Berdasarkan hasil pemeriksaan, ujar Supriadi, batubara yang akan mereka jual berkalori rendah. Kemungkinan hanya akan dijadikan bahan bakar bagi industri atau rumah tangga.
Atas perbuatannya, tersangka dijerat Pasal 158 UU No 4/2009 tentang Pertambangan Minerba dengan ancaman hukuman 10 tahun penjara dan denda Rp 10 miliar.
Bukan hanya petambang dan pengelola, ujar Supriadi, pihaknya juga akan menyelidiki kemungkinan keterlibatan oknum petugas. ”Namun, sampai sekarang belum ada indikasi ke arah itu,” katanya. Dia menuturkan, aktivitas ini tidak terdeteksi karena mereka baru membuka mulut tambang.
Untuk mencegah kejadian ini tidak terulang, ujar Supriadi, pihaknya akan memperketat pengawasan, terutama dengan mengoptimalkan peran Bhayangkara Pembina Keamanan dan Ketertiban Masyarakat yang bersentuhan langsung dengan masyarakat setempat. ”Mereka yang tahu jika ada gerak-gerik yang mencurigakan di wilayahnya,” ujar Supriadi.
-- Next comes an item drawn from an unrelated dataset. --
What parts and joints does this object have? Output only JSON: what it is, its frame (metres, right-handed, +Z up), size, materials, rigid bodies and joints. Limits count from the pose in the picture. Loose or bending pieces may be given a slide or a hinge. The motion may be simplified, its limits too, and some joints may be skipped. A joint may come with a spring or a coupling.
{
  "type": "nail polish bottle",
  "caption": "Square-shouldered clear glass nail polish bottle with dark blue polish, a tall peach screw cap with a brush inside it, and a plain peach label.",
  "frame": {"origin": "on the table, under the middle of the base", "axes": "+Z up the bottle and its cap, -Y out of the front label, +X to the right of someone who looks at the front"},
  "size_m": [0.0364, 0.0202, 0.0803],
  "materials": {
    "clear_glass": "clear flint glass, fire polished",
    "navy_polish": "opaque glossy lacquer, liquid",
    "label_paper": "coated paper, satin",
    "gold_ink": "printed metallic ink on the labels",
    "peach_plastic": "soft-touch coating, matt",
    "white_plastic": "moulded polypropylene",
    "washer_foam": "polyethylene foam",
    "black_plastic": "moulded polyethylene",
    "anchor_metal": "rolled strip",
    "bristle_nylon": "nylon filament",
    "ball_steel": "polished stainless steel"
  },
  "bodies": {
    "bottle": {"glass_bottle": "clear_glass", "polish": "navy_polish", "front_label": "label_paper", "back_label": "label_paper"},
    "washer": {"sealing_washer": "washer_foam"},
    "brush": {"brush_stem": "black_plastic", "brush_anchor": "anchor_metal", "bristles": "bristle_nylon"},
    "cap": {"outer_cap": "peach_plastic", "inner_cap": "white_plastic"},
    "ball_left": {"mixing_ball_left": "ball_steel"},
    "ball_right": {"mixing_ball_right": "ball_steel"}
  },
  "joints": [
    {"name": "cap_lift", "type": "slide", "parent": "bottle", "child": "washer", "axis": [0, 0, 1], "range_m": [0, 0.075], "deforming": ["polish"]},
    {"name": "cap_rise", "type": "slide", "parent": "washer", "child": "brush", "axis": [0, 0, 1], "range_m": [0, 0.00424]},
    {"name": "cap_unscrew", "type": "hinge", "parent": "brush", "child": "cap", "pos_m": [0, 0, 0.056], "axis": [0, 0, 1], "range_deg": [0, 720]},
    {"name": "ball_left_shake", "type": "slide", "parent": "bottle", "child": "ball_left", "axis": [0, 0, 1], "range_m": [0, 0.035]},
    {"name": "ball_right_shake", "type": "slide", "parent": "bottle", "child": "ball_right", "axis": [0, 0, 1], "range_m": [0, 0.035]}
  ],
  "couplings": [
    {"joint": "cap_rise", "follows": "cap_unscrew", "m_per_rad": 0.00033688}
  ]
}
Sebelumnya, Direktur Pilar Nusantara, lembaga swadaya masyarakat yang mengamati aktivitas batubara di Sumsel, Rabin Ibnu Zainal mengutarakan, aktivitas tambang batubara ilegal ini cukup menjamur di Muara Enim, terutama di dekat kawasan izin usaha pertambangan (IUP) perusahaan tambang atau di lahan warga.
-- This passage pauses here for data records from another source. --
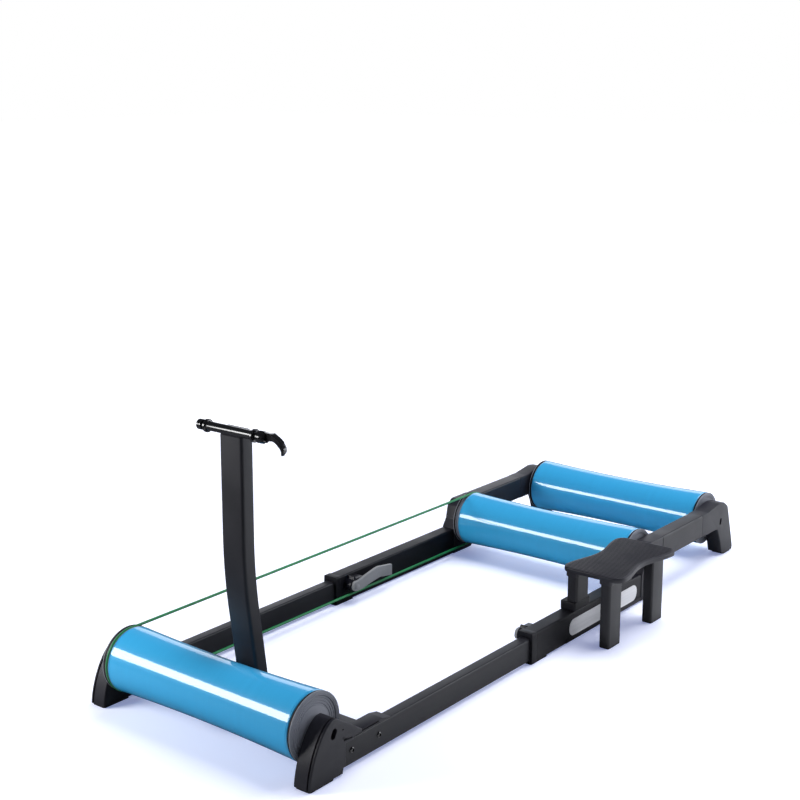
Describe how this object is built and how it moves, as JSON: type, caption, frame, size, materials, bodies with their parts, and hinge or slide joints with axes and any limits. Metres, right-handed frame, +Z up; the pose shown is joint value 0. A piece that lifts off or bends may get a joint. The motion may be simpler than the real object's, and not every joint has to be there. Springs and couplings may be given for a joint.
{
  "type": "bike trainer",
  "caption": "Roller trainer in a telescoping floor frame: belt-linked rollers under the bicycle, a post that holds the fork in place of the front wheel, and a step at the side.",
  "frame": {"origin": "middle of the bounding box, on the floor that the feet stand on", "axes": "+X along the roller axles towards the step, +Y from the fork post towards the rear rollers, +Z up"},
  "size_m": [0.5514, 1.2943, 0.4693],
  "materials": {
    "frame_paint": "satin dark grey paint",
    "moulded_black": "fine moulded texture",
    "sleeve_black": "satin black",
    "drum_blue": "polished blue",
    "cap_grey": "moulded grey",
    "steel": "turned",
    "belt_green": "smooth round belt",
    "lever_grey": "moulded light grey",
    "black_metal": "gloss black",
    "plate_silver": "satin"
  },
  "bodies": {
    "rear_frame": {"sleeve_left": "sleeve_black", "sleeve_right": "sleeve_black", "clamp_block_left": "sleeve_black", "clamp_block_right": "sleeve_black", "middle_upright_left": "moulded_black", "middle_upright_right": "moulded_black", "raised_rail_left": "frame_paint", "raised_rail_right": "frame_paint", "rear_foot_left": "moulded_black", "rear_foot_right": "moulded_black", "middle_axle": "steel", "rear_axle": "steel", "side_plate": "plate_silver", "drive_belt": "belt_green"},
    "front_frame": {"front_foot_left": "moulded_black", "front_foot_right": "moulded_black", "front_rail_left": "frame_paint", "front_rail_right": "frame_paint", "crossbar_bracket_left": "moulded_black", "crossbar_bracket_right": "moulded_black", "rail_screw_front_left": "black_metal", "rail_screw_front_right": "black_metal", "rail_screw_rear_left": "black_metal", "rail_screw_rear_right": "black_metal", "crossbar": "frame_paint", "post": "frame_paint", "post_base": "frame_paint", "fork_tube_saddle": "frame_paint", "fork_tube": "black_metal", "skewer": "steel", "skewer_nut": "black_metal", "front_axle": "steel"},
    "front_roller": {"front_roller_drum": "drum_blue", "front_roller_end_cap_left": "cap_grey", "front_roller_end_cap_right": "cap_grey", "front_roller_bearing_left": "steel", "front_roller_bearing_right": "steel"},
    "middle_roller": {"middle_roller_drum": "drum_blue", "middle_roller_end_cap_left": "cap_grey", "middle_roller_end_cap_right": "cap_grey", "middle_roller_bearing_left": "steel", "middle_roller_bearing_right": "steel"},
    "rear_roller": {"rear_roller_drum": "drum_blue", "rear_roller_end_cap_left": "cap_grey", "rear_roller_end_cap_right": "cap_grey", "rear_roller_bearing_left": "steel", "rear_roller_bearing_right": "steel"},
    "clamp_left": {"clamp_lever_left": "lever_grey", "clamp_screw_left": "steel"},
    "clamp_right": {"clamp_lever_right": "lever_grey", "clamp_screw_right": "steel"},
    "skewer_lever_body": {"skewer_lever": "black_metal"},
    "step": {"step_plate": "moulded_black", "step_inner_leg_front": "frame_paint", "step_inner_leg_rear": "frame_paint", "step_outer_leg_front": "frame_paint", "step_outer_leg_rear": "frame_paint", "step_saddle_front": "moulded_black", "step_saddle_rear": "moulded_black"}
  },
  "joints": [
    {"name": "frame_slide", "type": "slide", "parent": "rear_frame", "child": "front_frame", "axis": [0, -1, 0], "range_m": [-0.08, 0.15], "deforming": ["drive_belt"]},
    {"name": "front_roller_spin", "type": "hinge", "parent": "front_frame", "child": "front_roller", "pos_m": [-0.04473, -0.59175, 0.0705], "axis": [1, 0, 0], "continuous": true},
    {"name": "middle_roller_spin", "type": "hinge", "parent": "rear_frame", "child": "middle_roller", "pos_m": [-0.04473, 0.31285, 0.0707], "axis": [1, 0, 0], "continuous": true},
    {"name": "rear_roller_spin", "type": "hinge", "parent": "rear_frame", "child": "rear_roller", "pos_m": [-0.04473, 0.58775, 0.0755], "axis": [1, 0, 0], "continuous": true},
    {"name": "clamp_lever_left_turn", "type": "hinge", "parent": "rear_frame", "child": "clamp_left", "pos_m": [-0.04473, -0.06025, 0.0345], "axis": [1, 0, 0], "range_deg": [0, 110]},
    {"name": "clamp_lever_right_turn", "type": "hinge", "parent": "rear_frame", "child": "clamp_right", "pos_m": [-0.04473, -0.06025, 0.0345], "axis": [1, 0, 0], "range_deg": [0, 110]},
    {"name": "skewer_lever_turn", "type": "hinge", "parent": "front_frame", "child": "skewer_lever_body", "pos_m": [0.02107, -0.54515, 0.4593], "axis": [0, 1, 0], "range_deg": [-60, 40]},
    {"name": "step_lift", "type": "slide", "parent": "rear_frame", "child": "step", "axis": [0, 0, 1], "range_m": [0, 0.08]}
  ],
  "couplings": [
    {"joint": "front_roller_spin", "follows": "middle_roller_spin", "ratio": 1}
  ]
}
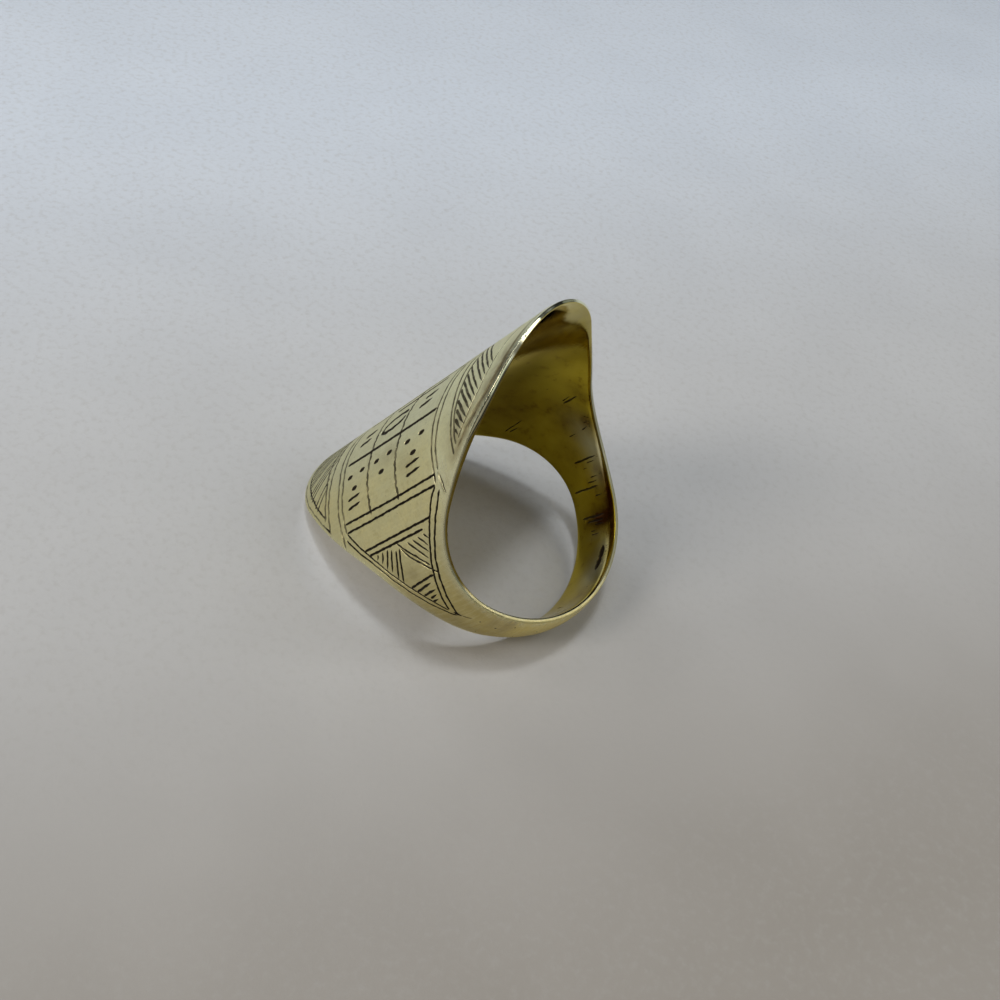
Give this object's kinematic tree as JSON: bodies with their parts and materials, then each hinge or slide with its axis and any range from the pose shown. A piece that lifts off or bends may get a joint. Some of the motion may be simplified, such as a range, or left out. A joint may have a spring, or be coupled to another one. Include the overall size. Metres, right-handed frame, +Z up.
{
  "type": "engraved shield ring",
  "caption": "Finger ring rolled from brass sheet, with a long leaf-shaped plate over the finger and a narrow domed shank behind it.",
  "frame": {"origin": "on the table, under the middle of the ring's box, with the ring lying as it rests by itself on the lower tip of its plate and the lower edge of its shank", "axes": "+Z up; +X from the lower tip of the plate towards the shank, in the ring's mirror plane; +Y across the finger"},
  "size_m": [0.0258, 0.0198, 0.0252],
  "materials": {
    "brass": "satin"
  },
  "bodies": {
    "root": {"ring_band": "brass"}
  },
  "joints": []
}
Untuk membuka kawasan itu biasanya dimulai dengan kesepakatan antara pemilik lahan dan pengelola dari setiap hasil batubara yang mereka dapat. ”Biasanya pemilik lahan mendapat jatah Rp 1.000 per karung yang didapat,” ucapnya. Biasanya dalam satu lubang, petambang bisa menghasilkan 50 karung dengan berat per karung 40 kg.
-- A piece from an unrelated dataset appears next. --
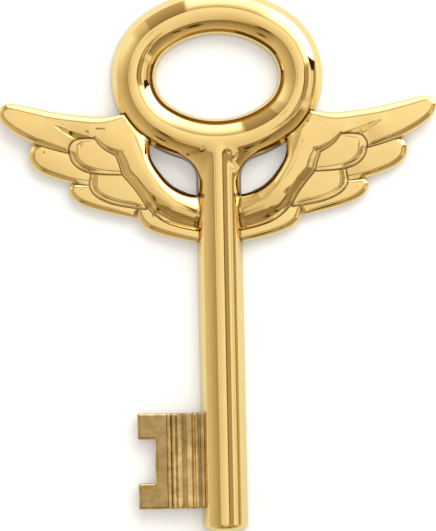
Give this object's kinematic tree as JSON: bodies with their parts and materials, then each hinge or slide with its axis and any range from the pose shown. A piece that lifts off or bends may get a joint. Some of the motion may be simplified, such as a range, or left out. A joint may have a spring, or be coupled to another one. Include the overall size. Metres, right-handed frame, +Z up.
{
  "type": "winged key ornament",
  "caption": "Flat-backed decorative key with an oval bow, half-round shank, two feathered wings and a fluted two-toothed bit, fixed by two tapped holes in its back.",
  "frame": {"origin": "midway between the two fixing holes, on the flat back", "axes": "+X to the viewer's right, +Y out of the back towards the wall, +Z up along the shank towards the bow"},
  "size_m": [0.1616, 0.0092, 0.1997],
  "materials": {
    "polished_gold": "mirror-polished gold plate on cast brass, with faint polishing marks",
    "worn_gold": "gold plate on cast brass, a little duller and mottled",
    "plate_brass": "satin rolled brass",
    "screw_brass": "turned brass"
  },
  "bodies": {
    "root": {"bow_and_shank": "polished_gold", "bit_web": "worn_gold", "bit_tooth_plate": "worn_gold", "bit_back_plate": "plate_brass", "left_wing_plate": "plate_brass", "left_wing_arm": "polished_gold", "left_upper_covert": "polished_gold", "left_lower_covert": "polished_gold", "left_middle_primary": "polished_gold", "left_lower_primary": "polished_gold", "left_root_feather": "polished_gold", "right_wing_plate": "plate_brass", "right_wing_arm": "polished_gold", "right_upper_covert": "polished_gold", "right_lower_covert": "polished_gold", "right_middle_primary": "polished_gold", "right_lower_primary": "polished_gold", "right_root_feather": "polished_gold", "plate_screws": "screw_brass", "feather_screws": "screw_brass"}
  },
  "joints": []
}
Pemilik lahan biasanya meminta uang muka Rp 15 juta sebelum penambangan dimulai. Itu sebabnya, untuk membuka pertambangan ini, pemodal mesti memiliki uang yang cukup besar, bahkan mencapai miliaran.
Kalau aktivitas ini terus dibiarkan, besar kemungkinan akan banyak lagi korban yang berjatuhan.
Hasil yang pemodal dapatkan cukup besar. Rabin memprediksi, setiap mulut tambang berpotensi menghasilkan 14.600 ton batubara dengan omzet mencapai Rp 16,9 miliar per tahun. Dia berharap ada pengawasan yang terus-menerus dari pihak berwenang sehingga kejadian ini tidak berulang. Kasus longsor di kawasan tambang batubara ilegal kerap terjadi.
Sebelum kejadian ini, pada 2018, ujar Rabin, sepasang suami istri meninggal saat menambang batubara di tambang ilegal. ”Kalau aktivitas ini terus dibiarkan, besar kemungkinan akan banyak lagi korban yang berjatuhan,” ucapnya.
Wakil Komisi VII DPR Alex Noerdin menyarankan agar penindakan juga diberlakukan kepada penadah atau di sektor hilirnya. ”Aktivitas penambangan ilegal masih berlangsung karena masih ada permintaan,” ucapnya.
Selain itu, pemerintah pusat juga perlu turun tangan untuk mengantisipasi masalah ini karena aktivitas ilegal ini melibatkan banyak pihak, tidak hanya di Sumatera Selatan, tetapi juga lintas provinsi, seperti Lampung, bahkan sampai Jawa Barat.
Alex juga meminta agar pengawasan tidak hanya dilakukan dalam waktu tertentu, tetapi juga berkelanjutan. ”Seperti kasus sekarang ini, hari ini mereka berhenti menambang, dua hari lagi pasti akan berlanjut lagi,” ujar Alex.